Up until now, the TS1140 drives have only been available as an option on Spectra's high-end T-Finity libraries, which is a truly immense machine. A T-Finity frame can have as many as 24 tape drives and multiple robots that fetch tapes from storage shelves inside the library; each frame has room for 920 cartridges with a dozen drives or 800 cartridges with 24 drives. The T-Finity scales up to 40 frames and up to 120 drives for a maximum of 50,100 cartridges. That yields a total storage capacity of 125 PB of uncompressed data using LTO-6 drives. Assuming 2.5 to 1 data compression, that T-Finity could house 313 PB of data. With a TS1140 drive, a T-Finity has only 38,115 cartridge slots with 120 drives, but it can house 153 PB of data uncompressed on those tapes, and with 3 to 1 compression, the same T-Finity can hold 457 PB of data.

Not only does the TS1140 drive allow for more data to be stored in the same space compared to a library using LTO-6 drives, but the throughput for the TS1140 is higher. With compression turned on and running against a typical set of data that is amenable to such compression, a T-Finity library can push or pull 172 TB/hour of data using LTO-6 drives, but this jumps to 281 TB/hour with a set of TS1140 drives. With compression, the TS1140 has a 46 percent capacity advantage across the T-Finity library fully loaded with drives, and can push 63 percent higher throughput, too.

This kind of speed and capacity advantage is what many enterprises are looking for, Molly Rector, executive vice president of product management at Spectra, tells EnterpriseTech. But most companies do not need a T-Finity beast, and in fact, they are more interested in getting the most capacity and throughput into the smallest space possible.

"While LTO is about 96 percent of the market, it is not growing capacity as fast as the IBM TS and Oracle STK drives," says Rector. "We have TS cartridges that are twice the capacity of LTO and it will be three times by next year. Customers that have big files have had to go with LTO for cost reasons, but when you are storing petabytes of data, you sometimes want more density. Not having the TS drives for our enterprise customers is like saying that 6 TB drives are only available for HPC environments."

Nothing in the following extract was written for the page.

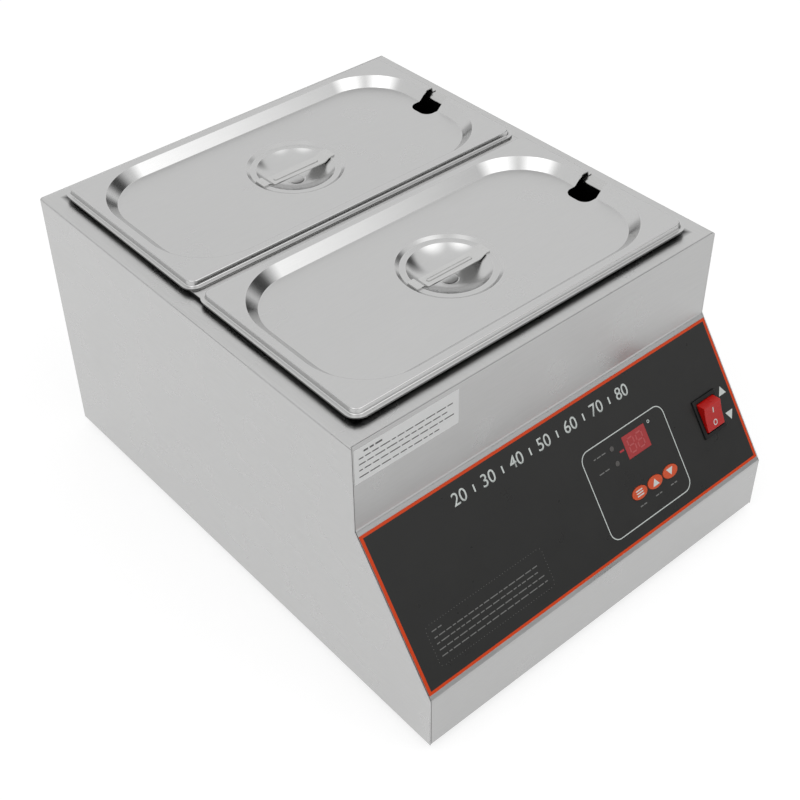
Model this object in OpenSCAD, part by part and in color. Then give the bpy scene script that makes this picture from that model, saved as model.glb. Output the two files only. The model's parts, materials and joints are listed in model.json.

So starting next month, Spectra will make the TS1140 drive available in its T950 enterprise-class library and in the first quarter of next year it will drop it into the T380 midrange library. The T950 has the same speeds and feeds as the T-Finity on a per-frame basis and expands up to eight frames in a single library. The T380 is a much smaller library, taking up only 28U in a standard rack, and has from 50 to 380 cartridges. With LTO-6 drives, that yields 950 TB uncompressed and 2.4 PB compressed, and with the TS1140 drives, this will boost to 1.52 PB uncompressed and 4.56 PB compressed with a substantial boost in throughput. While the TS1140 drive costs more than LTO-6 drive, if you look at it on a cost per capacity or cost per throughput basis – as customers in confined spaces or with the need for speed will – then it is fairly easy to justify using the more expensive TS1140 drive.

The typical object store at an enterprise customer is on the order of between 1 PB and 3 PB, says Rector, and at chip manufacturers their files tend to be on the order of 1 PB to 2 PB.

The cost differential between libraries using the LTO-6 and TS1140 drives has come down a lot over the past several years, says Rector. "It used to be a factor of two premium for both the tape drives and the media," she explains. "Now, on average it is between 5 and 10 percent more expensive for a TS setup, but you also have more data in a smaller footprint. And if you take that into account, it is better than breakeven."

Spectra resells Oracle's STK T10000C tape drives as well, and it is reasonable to assume that at some point this drive, which competes against the TS1140, will also be added to the T380 and T950 units. Rector was unable to comment on such plans at this time. The T10000C has a native capacity of 5 TB with a 252 MB/sec sustained data rate; it punches up to 360 MB/sec with compression turned on.